What is immunity debt?

There are a lot of reasons you get sick.

Hi, it's Immanual in New York. As respiratory illnesses spread across the US, an unfamiliar medical term has been cropping up in some media coverage. I'd like to tell you a little more about it, but first...

Today's must-reads

  • The flu is sending more children to the hospital in the US right now than it has in more than a decade.
  • Russia's invasion of Ukraine has elevated US concerns that Vladimir Putin's government could use biological weapons.
  • New data on Eisai and Biogen's experimental Alzheimer's drug ignited debate over whether modest efficacy is worth the risk of brain bleeding and other complications.

What is it and why do we care?

RSV and the flu are surging this year, and some researchers are chalking it up to a relatively theoretical concept that they call "immunity debt."

Here's the theory: Measures that were implemented to slow the spread of Covid-19 also reduced the spread of other viruses.
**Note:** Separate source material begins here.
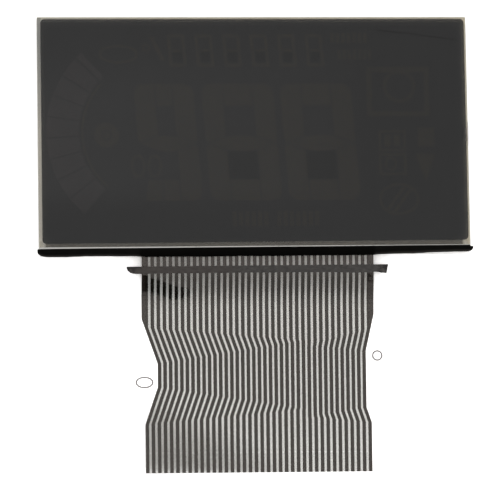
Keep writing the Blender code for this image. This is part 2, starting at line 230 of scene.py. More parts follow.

Lack of regular exposure to those pathogens caused people's immune systems to become less effective at fighting them. And now the viruses are taking advantage. 

That could be partially true, but there are a lot of other causes for the recent uptick in respiratory viruses, says Paul Sax, clinical director of the division of infectious diseases at Harvard-affiliated Brigham and Women's Hospital in Boston.

"The weather's colder, kids are back in school, people have stopped masking — all of these things work together — and then there's a lower population-level immunity," he told me.

The role of immunity debt in the viral surge drew more pushback from Michael Osterholm, director of the University of Minnesota's Center for Infectious Disease Research and Policy. While population immunity to viruses like influenza can wane when there's limited exposure, he says that change typically occurs over a much longer period of time than the Covid pandemic. It also would affect far more people than we're seeing get sick now.

"Even in a bad influenza year, basically 5 to 15% of adults get infected," he said. "So it's not like 100% got infected each year." 

In any case, our Covid-era mitigation efforts were hardly foolproof, Osterholm says. Few people wore N95 masks through the pandemic. Many people resumed in-person work, dining and travel as soon as they were able to do so.

Cloth masks were the go-to when surgical masks and N95s were in short supply. Photographer: Pacific Press/LightRocket

Furthermore, even if immunity debt does play a role in subsequent viral infections, that doesn't mean that protecting ourselves from Covid with masks and social distancing was a bad idea, says Greg Poland, director of the Mayo Clinic's Vaccine Research Group. Preventing a deadly disease is worthwhile, even if there are downstream consequences.

The key now, Poland says, is using the tools we have to protect ourselves from respiratory viruses, such as getting a flu shot.

Poland explains with an analogy about the risk of dying in a car crash. "What do you do to prevent that?" he asks. "You have good tires, you have good brakes, you have airbags, you have seatbelts, you have laser detection, collision warning systems, you have all this stuff. It's no different with infectious diseases."  — Immanual John Milton

What we're reading

New York City will remove mentally ill people from streets and subways and hospitalize them against their will, the New York Times reports.

US regulators plan to allow more gay and bisexual men to donate blood, according to the Wall Street Journal.

The CDC will test sewage water in Michigan and Pennsylvania to see if polio is circulating outside of New York, says CNBC.